Another possibility is cohesive HoTT, which is less obvious and requires more re-training of our intuition, but in my opinion yields a more elegant result. Contrary to the former approach (and what Noah implied), cohesive HoTT does not require you to explicitly define manifolds, topological spaces, or even fundamental $\infty$-groupoids! In fact this is precisely the point: just as "plain" HoTT is a foundational theory whose basic objects can be regarded as $\infty$-groupoids, cohesive HoTT is a foundational theory whose basic objects can be regarded as topological $\infty$-groupoids (the motivating model consists of $\infty$-stacks on the site of Euclidean spaces $\mathbb{R}^n$). So just as in plain HoTT you don't need to define all the "$k$-simplices" of $S^n$ separately but they arise automatically from its presentation via generators and relations, in cohesive HoTT you don't need to define the topology of $\mathbb{R}^n$ explicitly but it arises automatically from the definition of the set $\mathbb{R}$ using Dedekind cuts. Moreover, you don't need to define the fundamental groupoid functor by explicitly specifying its $k$-paths either; it has a simple universal property relating this sort of "intrinsic topology" to the "intrinsic $\infty$-groupoidness" of plain HoTT.
So in conclusion, in cohesive HoTT you can define the $\infty$-groupoid $SU(n)$ more easily than in classical algebraic topology. Define $\mathbb{R}$ using Dedekind cuts, define $\mathbb{C}$ in the obvious way, and define the set $SU(n) \subseteq \mathbb{C}^{n^2}$ using the usual algebraic formulas, then apply the fundamental $\infty$-groupoid functor (which in cohesive HoTT is called its "shape", written ʃ $SU(n)$). You don't need to think about the topology of $\mathbb{C}$ or the manifold structure of $SU(n)$ at all; that gets carried along for the ride automatically. (You do, however, need to be a little careful to do things in the correct "constructive" way, which for instance means using the correct constructive notion of "Dedekind cut".)
This isn't easy to do, and the reason it isn't easy is because of the step "$\infty$-groupoids are the same thing as spaces." Of course the homotopy hypothesis tells you that any $\infty$-groupoid is equivalent to the fundamental $\infty$-groupoid of a space, but that doesn't mean that they're literally the same thing. The way that HoTT approaches about $\infty$-groupoids is not by thinking of them as spaces. What's easy in HoTT is to do something like, "consider the $\infty$-groupoid freely generated by a single point and a single 1-path from that point to itself." This $\infty$-groupoid is equivalent to the fundamental $\infty$-groupoid of classical circle, but we haven't constructed it that way, instead we've constructed it algebraically via generators/relations.

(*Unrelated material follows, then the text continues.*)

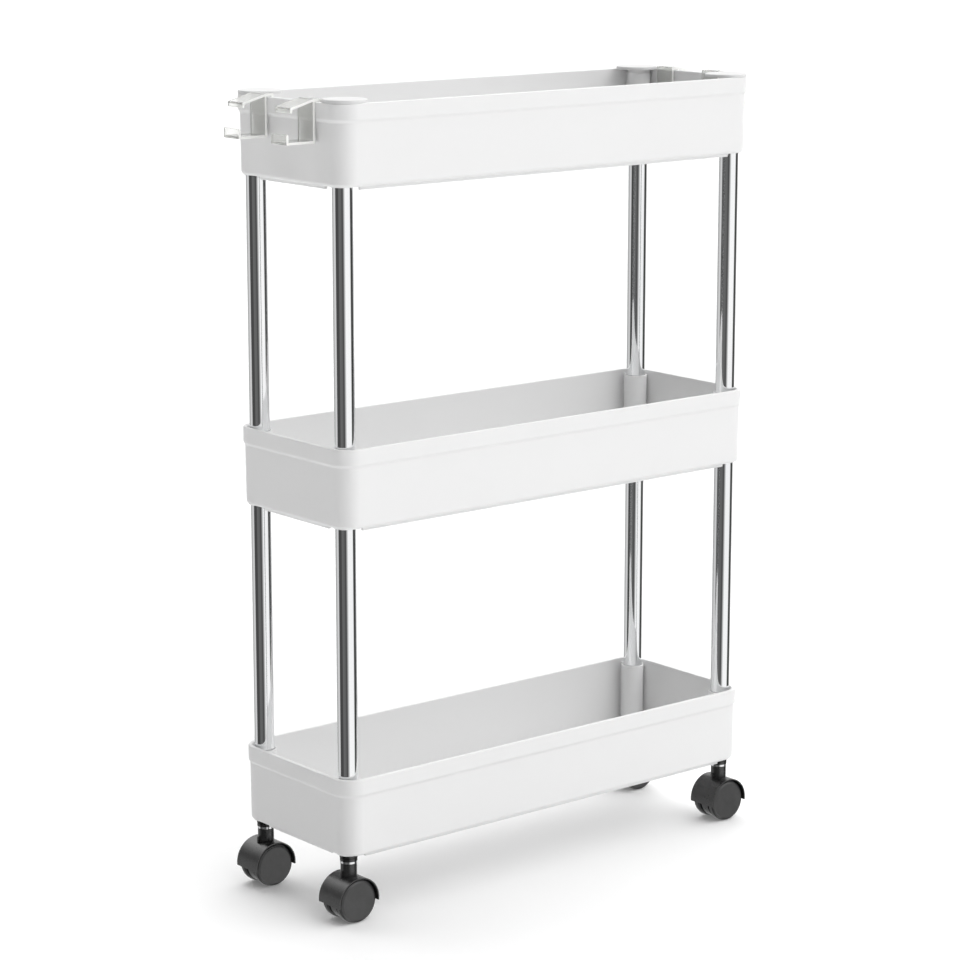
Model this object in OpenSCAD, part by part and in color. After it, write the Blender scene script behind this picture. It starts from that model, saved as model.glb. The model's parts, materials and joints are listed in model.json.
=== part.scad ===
// Slim three-tier rolling cart.
// Three moulded trays on four columns of chromed tube, four twin-wheel casters
// and four lift-off side hooks.
// X runs along the trays, Y across them, Z up. The origin is on the floor,
// under the middle of the cart.

/* [Trays] */
// Length of a tray over its rim
tray_l = 400; // [340:5:460]
// Width of a tray over its rim
tray_w = 134; // [120:1:170]
// Height of a tray from its base ribs to its rim
tray_h = 61; // [54:1:80]
// Height from one tray to the next
tray_pitch = 244.7; // [150:0.1:320]
// Radius of a tray's corners
corner_r = 16; // [15:0.5:20]
// Thickness of a tray's floor and lower walls
wall = 2.2; // [1.8:0.1:3]
// Height of the proud band around the rim
band_h = 12.5; // [8:0.5:16]
// How far the band stands out from the wall below it
band_step = 1.3; // [0.6:0.1:2]
// Lean of the walls over their height
draft = 0.4; // [0:0.1:0.8]
// Depth of the ribs under the floor
rib_h = 2.4; // [1.6:0.1:5]

/* [Columns and tubes] */
// Diameter of the tubes
tube_d = 15.1; // [13:0.1:17]
// Wall of the tubes
tube_wall = 0.9; // [0.6:0.1:1.5]
// Distance from a tray's end to the tube's axis
tube_in_x = 12.3; // [12:0.1:16]
// Distance from a tray's side to the tube's axis
tube_in_y = 14.8; // [13:0.1:18]
// Wall of the column around a tube
column_wall = 1.5; // [1.2:0.1:2]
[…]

Ok, so the first thing you could do is find an "algebraic" description of the fundamental $\infty$-groupoid of $\mathrm{SU}(n)$. Essentially this is giving an explicit CW-decomposition of $\mathrm{SU}(n)$. I'm not sure how hard this is off the top of my head, but one needs to be a bit careful with such an approach to make sure to get something that's just as useful as $\mathrm{SU}(n)$ in practice. For example, as suggested in comments it would be better to construct $B\mathrm{SU}(n)$ instead so that when you take the loop space you know you have a group structure. But you also want to be able to handle things like the relationship between $\mathrm{SU}(n)$ and complex vector bundles, and if your construction is sufficiently messy and computational then it might not be good enough.
Instead, you could try to build up the theory of manifolds (or something similar) inside HoTT and then define a notion of fundamental $\infty$-groupoid. If I understand things right, this is something that real cohesive type theory will let you do. But there's a lot you need to do in order to get there, for a first step you need to define $\mathbb{R}$ inside HoTT which has some tricky points because HoTT is naturally constructive, but the Cauchy reals and the Dedekind reals are different constructively. In HoTT $\infty$-groupoids are foundational native objects, but $\mathbb{R}$ is still just as complicated (well, slightly more complicated) as it was classically. From there you can start trying to define manifolds (or some more general notion of a topological space of similar flavor to manifolds) and then defining the fundamental $\infty$-groupoid of such a space. All of this is done in Mike's paper where he develops a type-theory for topological $\infty$-groupoids. The theory there is developed to the point where he shows that $\{(x,y)\in \mathbb{R}^2: x^2+y^2=1\}$ is something that you can take the fundamental $\infty$-groupoid (or "shape") which outputs an $\infty$-groupoid and that the answer you get is equivalent to the type-theoretic circle. If I understand everything correctly, you should be able to use this to define the shape of any real algebraic manifold (including $\mathrm{SU}(n)$), as well as many other "geometrically" defined topological spaces.
In conclusion, HoTT does let you deal with $\infty$-groupoids nicely and directly, but doesn't easily give you access to $\infty$-groupoids that are of a topological nature rather than an algebraic nature. In order to access those you still need to build up real analysis and topology or some replacement for them, which takes a bit of work (as it does classically) and also has a few tricky points due to the constructive nature of HoTT.